The population of Corinth when at the acme of its power and prosperity has been conjecturally estimated at about 100,000 souls.

Isthmus of, in the Morea, is a neck of land which joins the Morea to Greece, and reaches from the gulf of Lepanto or Corinth to that of Ægina. Attempts were made to cut a canal through this isthmus by Periander, Alexander, Demetrius, Julius Caesar, Caligula, Nero, and Herodes Atticus; but from some cause or other these all proved abortive. A wall was afterwards built across it, and was called Hexamilion, because it was six miles in length. This was demolished by Amurath II. and afterwards rebuilt by the Venetians, but was levelled a second time by Mahomet II.

Corinthian, pertaining to Corinth, as Corinthian brass, Corinthian order, &c.

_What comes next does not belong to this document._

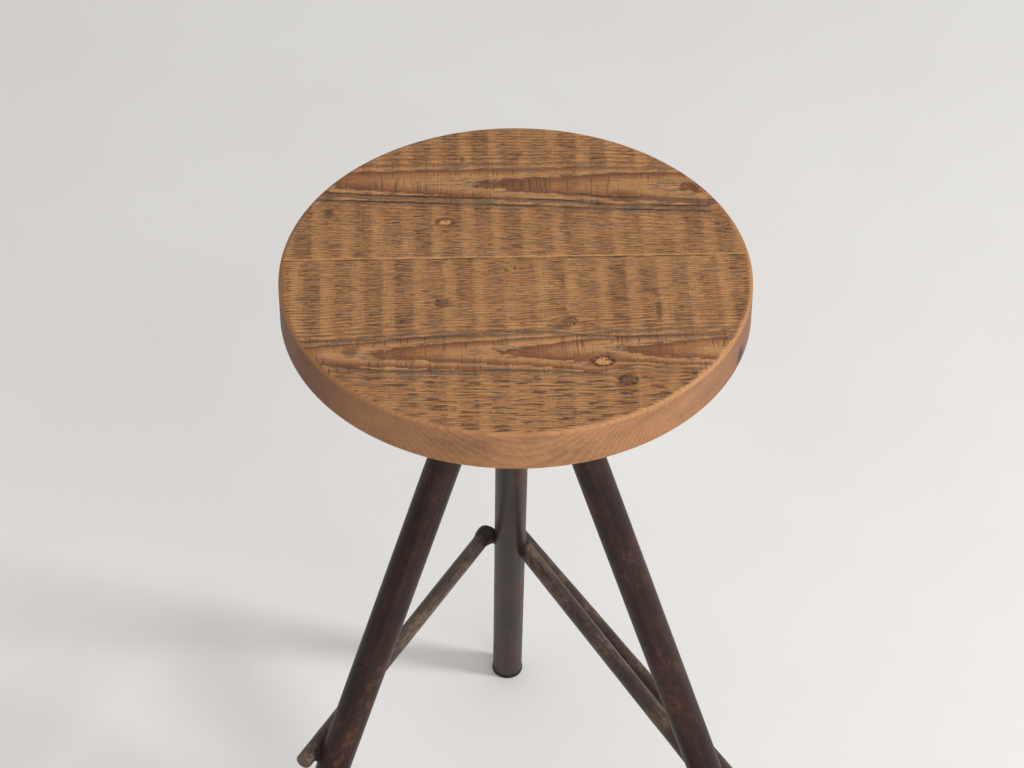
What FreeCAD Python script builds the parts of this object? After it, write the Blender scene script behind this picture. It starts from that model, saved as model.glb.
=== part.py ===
import FreeCAD, Part
import math
import os

os.makedirs("parts", exist_ok=True)

# Three leg stool, millimetres, +Z up. The origin is the floor point under the seat's axis.
# The legs stand 120 degrees apart: one behind (+Y), one front left, one front right.

# Seat
seat_height = 720.0            # floor to the top of the seat
seat_diameter = 350.0
seat_thickness = 34.0
seat_top_round = 3.5           # rounded upper rim
seat_bottom_round = 1.5        # eased lower rim
board_joint_offset = 17.0      # glue line, this far behind the seat's axis

# Legs
leg_diameter = 26.9
leg_wall = 2.3
foot_radius = 275.0            # leg axis to seat axis, at the floor
leg_top_gap = 0.7              # added to the radius at which the leg tops would touch

# Footrest rods
rod_diameter = 13.0
footrest_height = 241.0        # centre of the lowest rod, on the right side
rod_layer_gap = 3.0            # clear height between rods that cross at a leg
rod_overhang = 18.0            # rod past its contact with a leg
left_rod_rise = 10.0           # the left rod climbs this much from the back leg to the left leg
left_rod_back_overhang = -4.0  # its back end stops this far short of the contact, in the weld
rod_end_round = 2.0
rod_leg_gap = 0.1              # fit-up gap at each contact, bridged by the weld

# Inner brace bar, between the back and right legs
brace_rise = 2.0               # clear height above the right rod
brace_back_shift = 9.6         # outward shift of its end at the back leg

# Mounting plate and screws
plate_thickness = 4.0
plate_edge = 14.0              # screw centre to the plate's rim
screw_reach = 6.5              # clear space between the leg weld and a screw head
screw_count_per_gap = 2        # screws in each gap between two legs
screw_spread = 40.0            # degrees between the screws of one gap
screw_diameter = 5.0
screw_head_diameter = 10.0
screw_head_height = 3.2
screw_head_round = 2.2
screw_bite_ratio = 0.7         # length in the wood over the seat's thickness
screw_tip_length = 5.0
screw_tip_radius = 0.5
screw_hole_gap = 0.1           # radial, in the plate and in the wood
drive_width = 1.2              # arm of the cross recess
drive_span = 5.0
drive_depth = 1.6

# Welds
rod_weld_radius = 8.5
left_back_weld_radius = 11.0   # heavier weld over the left rod's back end
brace_weld_radius = 9.3
leg_weld_size = 5.0

# Foot plugs
plug_pad = 3.0                 # pad between the tube end and the floor
plug_lip = 0.6                 # pad past the tube, all round
plug_stem = 22.0
plug_gap = 0.15                # stem to tube bore

# Sizes that follow from the ones above
leg_radius = leg_diameter / 2
rod_radius = rod_diameter / 2
plate_top = seat_height - seat_thickness
leg_top = plate_top - plate_thickness
leg_azimuth = {"back": 90.0, "left": 210.0, "right": 330.0}
half_gap = math.radians(60.0)
steepest = math.atan(foot_radius / leg_top)
long_half = leg_radius / math.cos(steepest)
touch_reach = math.hypot(long_half * math.sin(half_gap), leg_radius * math.cos(half_gap))
leg_top_radius = touch_reach / math.sin(half_gap) + leg_top_gap
leg_slope = (foot_radius - leg_top_radius) / leg_top
side_slope = leg_slope * math.cos(half_gap)
side_stretch = math.hypot(1.0, side_slope)
layer_step = rod_diameter + rod_layer_gap
screw_circle = leg_top_radius + long_half + leg_weld_size + screw_reach + screw_head_diameter / 2
plate_radius = screw_circle + plate_edge
screw_bite = seat_thickness * screw_bite_ratio
brace_height = footrest_height + rod_diameter + brace_rise

# Each footrest rod: the way it faces, then for each of its legs, in turning order,
# the leg, the rod's height there, its overhang and its weld's radius.
front_height = footrest_height + layer_step
left_height = footrest_height + 2 * layer_step
rods = {
    "right": (30.0, [
        ("right", footrest_height, rod_overhang, rod_weld_radius),
        ("back", footrest_height, rod_overhang, rod_weld_radius),
    ]),
    "front": (270.0, [
        ("left", front_height, rod_overhang, rod_weld_radius),
        ("right", front_height, rod_overhang, rod_weld_radius),
    ]),
    "left": (150.0, [
        ("back", left_height, left_rod_back_overhang, left_back_weld_radius),
        ("left", left_height + left_rod_rise, rod_overhang, rod_weld_radius),
    ]),
}


def point(x, y, z):
    return FreeCAD.Vector(x, y, z)


def facing(azimuth):
    angle = math.radians(azimuth)
    return point(math.cos(angle), math.sin(angle), 0)


def across(azimuth):
    return facing(azimuth + 90.0)


def save(shape, name):
    shape.exportStep("parts/" + name + ".step")


def largest_solid(shape):
    return max(shape.Solids, key=lambda solid: solid.Volume)


def leg_distance(height):
    return foot_radius - leg_slope * height


def level_slice(shape, low, high):
    reach = foot_radius + seat_diameter
    slab = Part.makeBox(2 * reach, 2 * reach, high - low, point(-reach, -reach, low))
    return shape.common(slab)


def leg_line(name, low):
    # A leg's axis: where it passes a height, and its upward direction.
    out = facing(leg_azimuth[name])
    start = out * leg_distance(low) + point(0, 0, low)
    return start, (point(0, 0, 1) - out * leg_slope).normalize()


def leg_bar(name, radius, low, high):
    # Round bar along a leg's axis, cut level at both heights.
    start, axis = leg_line(name, low)
    spare = 2 * leg_diameter
    length = (high - low) * math.hypot(1.0, leg_slope) + 2 * spare
    return level_slice(Part.makeCylinder(radius, length, start - axis * spare, axis), low, high)


def leg_flare(name, size):
    # Cone under the plate that widens past the leg by the weld's size.
    low = leg_top - 2 * size
    start, axis = leg_line(name, low)
    length = 4 * size * math.hypot(1.0, leg_slope)
    cone = Part.makeCone(leg_radius - size, leg_radius + 3 * size, length, start, axis)
    return level_slice(cone, low, leg_top)


def round_rims(shape, diameter, radius, side):
    # Rounds the outer circle on one end of a turned shape: side 1 is the top, -1 the bottom.
    rims = [edge for edge in shape.Edges if abs(edge.Length - math.pi * diameter) < 0.01]
    rim = max(rims, key=lambda edge: side * edge.CenterOfMass.z)
    return shape.makeFillet(radius, [rim])


# Seat: one round blank, drilled for the screws, then parted along the glue line.
blank = Part.makeCylinder(seat_diameter / 2, seat_thickness, point(0, 0, plate_top))
blank = round_rims(blank, seat_diameter, seat_top_round, 1)
blank = round_rims(blank, seat_diameter, seat_bottom_round, -1)

screw_azimuths = []
for name in rods:
    middle = rods[name][0]
    first = middle - screw_spread * (screw_count_per_gap - 1) / 2
    for index in range(screw_count_per_gap):
        screw_azimuths.append(first + index * screw_spread)


def screw_hole(azimuth, low, high):
    radius = screw_diameter / 2 + screw_hole_gap
    return Part.makeCylinder(radius, high - low, facing(azimuth) * screw_circle + point(0, 0, low))


hole_top = plate_top + screw_bite + screw_hole_gap
for azimuth in screw_azimuths:
    blank = blank.cut(screw_hole(azimuth, plate_top, hole_top))

front_block = Part.makeBox(
    2 * seat_diameter,
    seat_diameter + board_joint_offset,
    2 * seat_thickness,
    point(-seat_diameter, -seat_diameter, plate_top - seat_thickness / 2),
)
save(largest_solid(blank.common(front_block)), "seat_board_front")
save(largest_solid(blank.cut(front_block)), "seat_board_rear")

# Mounting plate, flat under the seat.
plate = Part.makeCylinder(plate_radius, plate_thickness, point(0, 0, leg_top))
for azimuth in screw_azimuths:
    plate = plate.cut(screw_hole(azimuth, leg_top, plate_top))
save(plate, "mounting_plate")


def pan_head_screw(azimuth):
    # Head against the underside of the plate, shank up into the wood.
    foot = facing(azimuth) * screw_circle
    head_radius = screw_head_diameter / 2
    head_low = leg_top - screw_head_height
    head = Part.makeCylinder(head_radius, screw_head_height, foot + point(0, 0, head_low))
    head = round_rims(head, screw_head_diameter, screw_head_round, -1)
    for turn in (0.0, 90.0):
        arm = Part.makeBox(drive_span, drive_width, drive_depth)
        arm.translate(point(-drive_span / 2, -drive_width / 2, 0))
        arm.rotate(point(0, 0, 0), point(0, 0, 1), azimuth + turn)
        arm.translate(foot + point(0, 0, head_low))
        head = head.cut(arm)
    shank_radius = screw_diameter / 2
    shank_length = plate_thickness + screw_bite - screw_tip_length
    shank = Part.makeCylinder(shank_radius, shank_length, foot + point(0, 0, leg_top))
    tip = Part.makeCone(
        shank_radius,
        screw_tip_radius,
        screw_tip_length,
        foot + point(0, 0, leg_top + shank_length),
    )
    return head.fuse(shank).fuse(tip).removeSplitter()


save(Part.makeCompound([pan_head_screw(azimuth) for azimuth in screw_azimuths]), "seat_screws")

# Legs: round tubes cut level against the plate and above the foot pad.
for name in leg_azimuth:
    bore = leg_radius - leg_wall
    outside = leg_bar(name, leg_radius, plug_pad, leg_top)
    inside = leg_bar(name, bore, plug_pad - leg_wall, leg_top + leg_wall)
    save(outside.cut(inside), "leg_" + name)
    pad = leg_bar(name, leg_radius + plug_lip, 0, plug_pad)
    stem = leg_bar(name, bore - plug_gap, plug_pad, plug_pad + plug_stem)
    save(pad.fuse(stem).removeSplitter(), "foot_plug_" + name)

# The space each leg fills, as a full bar.
leg_cores = {name: leg_bar(name, leg_radius, 0, leg_top) for name in leg_azimuth}

# Weld run round the leg tops, one bead under the plate.
cluster = None
for name in leg_azimuth:
    bead = leg_flare(name, leg_weld_size)
    cluster = bead if cluster is None else cluster.fuse(bead)
for name in leg_azimuth:
    cluster = cluster.cut(leg_cores[name])
save(largest_solid(cluster), "weld_leg_cluster")


def closest_points(place, way, name):
    # The nearest points of a rod's line and a leg's axis.
    start, axis = leg_line(name, 0)
    gap = place - start
    mix = way.dot(axis)
    base = 1 - mix * mix
    on_rod = place + way * ((mix * axis.dot(gap) - way.dot(gap)) / base)
    on_leg = start + axis * ((axis.dot(gap) - mix * way.dot(gap)) / base)
    return on_rod, on_leg


def rod_contacts(name):
    # The points of a rod's axis nearest its two legs, each leg just touched, and its direction.
    azimuth, ends = rods[name]
    reach = leg_radius + rod_radius + rod_leg_gap
    places = []
    for side, (leg, height, overhang, weld_radius) in zip((-1, 1), ends):
        out = leg_distance(height) * math.cos(half_gap) + reach * side_stretch
        along = leg_distance(height) * math.sin(half_gap)
        places.append(facing(azimuth) * out + across(azimuth) * (side * along) + point(0, 0, height))
    for index in range(4):
        way = (places[1] - places[0]).normalize()
        nearest = [closest_points(place, way, end[0]) for place, end in zip(places, ends)]
        gaps = [reach - (on_rod - on_leg).Length for on_rod, on_leg in nearest]
        places = [place + facing(azimuth) * (gap * side_stretch) for place, gap in zip(places, gaps)]
    return nearest, way


# Footrest rods, each welded to the outside of two legs.
filled = []
contacts = {name: rod_contacts(name) for name in rods}
for name in rods:
    nearest, way = contacts[name]
    overhangs = [end[2] for end in rods[name][1]]
    start = nearest[0][0] - way * overhangs[0]
    finish = nearest[1][0] + way * overhangs[1]
    rod = Part.makeCylinder(rod_radius, (finish - start).Length, start, way)
    cut_ends = [edge for edge in rod.Edges if abs(edge.Length - math.pi * rod_diameter) < 0.01]
    rod = rod.makeFillet(rod_end_round, cut_ends)
    save(rod, "footrest_" + name)
    filled.append(rod)

# Inner brace bar, coped to both legs.
brace_face = rods["right"][0]
brace_along = leg_distance(brace_height) * math.sin(half_gap)
brace_out = leg_distance(brace_height) * math.cos(half_gap)
brace_ends = {
    "right": facing(brace_face) * brace_out - across(brace_face) * brace_along,
    "back": facing(brace_face) * (brace_out + brace_back_shift) + across(brace_face) * brace_along,
}
brace_start = brace_ends["right"] + point(0, 0, brace_height)
brace_run = brace_ends["back"] - brace_ends["right"]
brace = Part.makeCylinder(rod_radius, brace_run.Length, brace_start, brace_run)
for name in brace_ends:
    brace = brace.cut(leg_bar(name, leg_radius + rod_leg_gap, 0, leg_top))
brace = largest_solid(brace)
save(brace, "brace_bar")
filled.append(brace)
filled.extend(leg_cores.values())


def weld(centre, radius, name):
    # A round bead that keeps clear of every bar and every earlier bead.
    bead = Part.makeSphere(radius, centre)
    for solid in filled:
        if bead.BoundBox.intersect(solid.BoundBox):
            bead = bead.cut(solid)
    bead = largest_solid(bead)
    filled.append(bead)
    save(bead, name)


for name in rods:
    for (on_rod, on_leg), end in zip(contacts[name][0], rods[name][1]):
        centre = on_rod + (on_leg - on_rod).normalize() * rod_radius
        weld(centre, end[3], "weld_" + name + "_at_" + end[0])

brace_way = point(brace_run.x, brace_run.y, 0).normalize()
back_chord = math.sqrt(max(leg_radius ** 2 - brace_back_shift ** 2, 0))
brace_touch = {
    "right": brace_ends["right"] + brace_way * leg_radius,
    "back": brace_ends["back"] - brace_way * back_chord,
}
for name in brace_touch:
    centre = brace_touch[name] + point(0, 0, brace_height)
    weld(centre, brace_weld_radius, "weld_brace_at_" + name)
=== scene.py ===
import math
import bpy
import bmesh
import numpy as np
from mathutils import Matrix, Vector


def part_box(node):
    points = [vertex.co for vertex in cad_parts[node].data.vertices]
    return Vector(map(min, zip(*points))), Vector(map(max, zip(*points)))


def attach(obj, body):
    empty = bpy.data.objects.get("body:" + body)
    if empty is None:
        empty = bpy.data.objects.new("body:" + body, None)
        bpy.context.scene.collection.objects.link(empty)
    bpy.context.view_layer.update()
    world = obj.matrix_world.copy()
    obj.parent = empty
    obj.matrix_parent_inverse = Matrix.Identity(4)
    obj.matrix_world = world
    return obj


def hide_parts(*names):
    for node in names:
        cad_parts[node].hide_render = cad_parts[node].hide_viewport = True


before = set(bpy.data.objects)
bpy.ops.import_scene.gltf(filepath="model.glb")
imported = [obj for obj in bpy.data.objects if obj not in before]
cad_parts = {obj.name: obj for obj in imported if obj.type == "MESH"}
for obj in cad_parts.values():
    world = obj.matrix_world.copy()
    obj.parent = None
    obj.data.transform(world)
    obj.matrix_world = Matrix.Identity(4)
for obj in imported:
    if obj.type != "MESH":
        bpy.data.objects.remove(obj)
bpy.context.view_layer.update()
mm = 0.001
print("frame loaded,", len(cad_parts), "CAD nodes")

# the camera comes first: a long lens looking down on the seat
cameraSetup = {
    "place": (-0.04912, -1.88062, 2.31499),
    "pitch": 0.7366,
    "yaw": 0.0247,
    "roll": 0.0011,
    "lens": 117.57,
}


def makeCamera(setup):
    data = bpy.data.cameras.new("stoolCamera")
    data.lens, data.sensor_width, data.clip_end = setup["lens"], 36, 100
    camera = bpy.data.objects.new("stoolCamera", data)
    bpy.context.scene.collection.objects.link(camera)
    pitch, yaw, roll = setup["pitch"], setup["yaw"], setup["roll"]
    look = Vector((math.sin(yaw) * math.cos(pitch), math.cos(yaw) * math.cos(pitch), -math.sin(pitch)))
    right = Vector((math.cos(yaw), -math.sin(yaw), 0))
    up = right.cross(look)
    right, up = right * math.cos(roll) + up * math.sin(roll), up * math.cos(roll) - right * math.sin(roll)
    turn = Matrix((right, up, -look)).transposed()
    camera.matrix_world = Matrix.Translation(setup["place"]) @ turn.to_4x4()
    bpy.context.scene.camera = camera


makeCamera(cameraSetup)
print("camera placed")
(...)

Corinthian Order. See Architecture.

Corinthians, Epistles to the, two canonical epistles of the New Testament, addressed by St Paul to the church which he had planted with his own hand at Corinth, during an eighteen months' residence there in the years A.D. 50 and 51. From an incidental allusion in the former of these, it seems that this was not the first epistle that St Paul had addressed to the Corinthian converts, and two letters still exist in an Armenian version, which, by Whiston and others, have been regarded as furnishing authentically the apostle's previous correspondence. These letters are now, however, universally regarded as spurious. In the note appended to the common version, the first epistle is said to have been written from Philippi, but from internal evidence we know it to have been written from Ephesus, and this is confirmed by the note appended to the Vatican MS. and the Coptic version. The date of its composition is generally assigned to a period very shortly before Easter A.D. 58. In writing it the apostle aimed chiefly at repressing the unseemly manifestations of party-spirit which had been betrayed by some of the leading members of the church, and also at giving them decisive answers on certain points of duty, in regard to which the practice of the Corinthian converts had been somewhat influenced by the characteristic immorality of the place. Of the parties then prevailing in the church there are generally distinguished four; but it is not to be supposed that these existed in open schism, and from the allusions to them in Clement's epistle, it seems that they were all of short duration. The party claiming Apollos as their leader differed from those who still held by Paul, in their peculiar fondness for the Alexandrian forms of thought; the Petrine section differed from both in still clinging to the shadows of Judaism; while the Christine party seems to have sprung from a reaction in favour of unity, which, however, in the troubled state of the church only caused farther division. The second epistle was written shortly after the first, and despatched from Philippi in that same year. It is in the main apologetic, and as a piece of oratory has been admired by the rhetoricians of every age. The authenticity of both epistles has scarcely ever been questioned.